レイアウト理論「ワンウェイ・コントロール」に関して記載します。
ある人が「アメリカのお店に行ったときに店内をぐるーっと回されて・・・」といったようなことを言ったときに、数人から「そうなんだよね」といった反応があったことがありました。そもそも売場をレイアウトする際には感覚で作っていくのではなくしっかりとした理論があるのです。日本のスーパーマーケットで普通に買い物している時にもその理論が活用されていることは実感できるのですが、その売場レイアウト理論のことをワンウェイ・コントロールと言います。ワンウェイ・コントロールとは店側で計画したとおりにお客様を売場内誘導するための経験法則の総称を言います。
アメリカで1960年代から1970年代に出始めたころ、ワンウェイ・コントロールは以下のようなものだったと言います。「店内を入るとすぐにターン・スタイル(一方方向にのみ通れる金属パイプの回転式入口設備)があって、それを通り越すと店の外にはもう出られない。とにかく店内の奥へ奥へと進むのみ。そして途中で戻ろうとしても什器の壁に遮られて戻れない。全通路を通った後、最後にレジがあって、ようやく外に出られる。買い忘れたものがあると、また入口から入って強制的に全通路を歩かされることになる」という状態だったらしく、まるで工場のベルトコンベアで運ばれながら買い物をしているかのような感じです。一時流行しかけたようですが、お客様からの評判も悪かったようで、10年ほどで姿を消したようです。上記は失敗事例ではありますが、その失敗も踏まえての、ワンウェイ・コントロールとはお客様が一方通行での買物を受容しながら、なおかつ心から満足できる状態をつくる、そういったノウハウとなります。

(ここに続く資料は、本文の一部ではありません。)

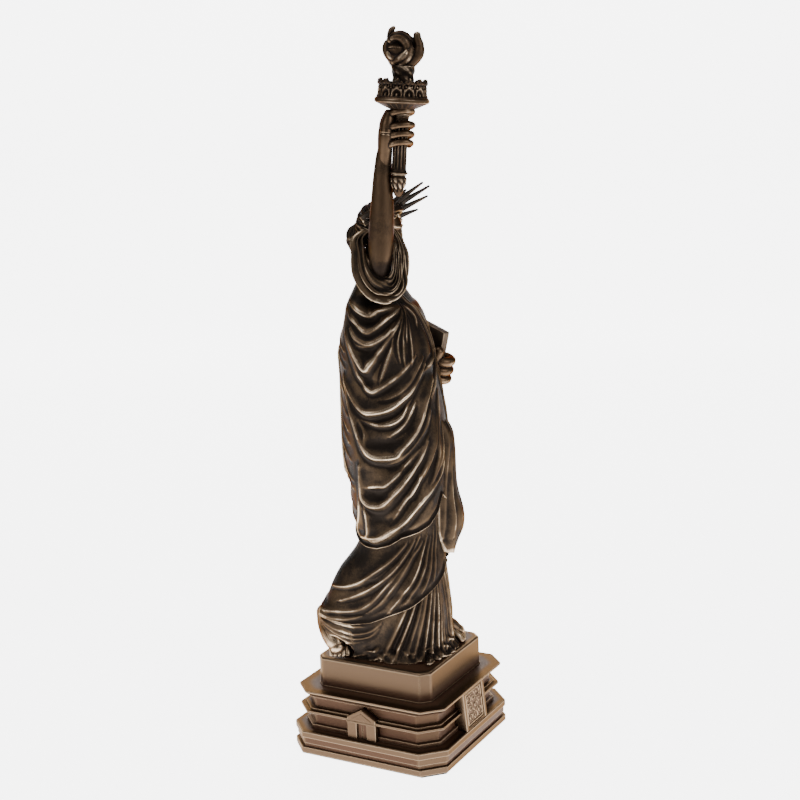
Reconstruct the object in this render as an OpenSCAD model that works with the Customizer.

このノウハウとして、物理的な条件として直線誘導主義(通路上のお客様の大部分をより奥へ、長く誘導すること)と心理的条件として商品関連誘導主義(売場商品の関連で、お客様を次の売場に誘導すること)があります。
このワンウェイ・コントロール、アメリカでは大型化に直面していたスーパーマーケットから活用され始め、1970年代に入って、非食料品小売とフード・サービス業界のチェーンストア業界が適用範囲を拡大、汎用化した理論として活用されています。
IKEAに行くとワンウェイ・コントロールを実感できますが、それ以外にも様々な店舗で活用されていると感じます。もともと工業経営の世界での科学的な実験を踏まえた上での効率化・改善・改革の方法論から出てきた理論のようですが、売場レイアウトも感覚ではなく、理論で作り上げていくことが重要だということだと思われます。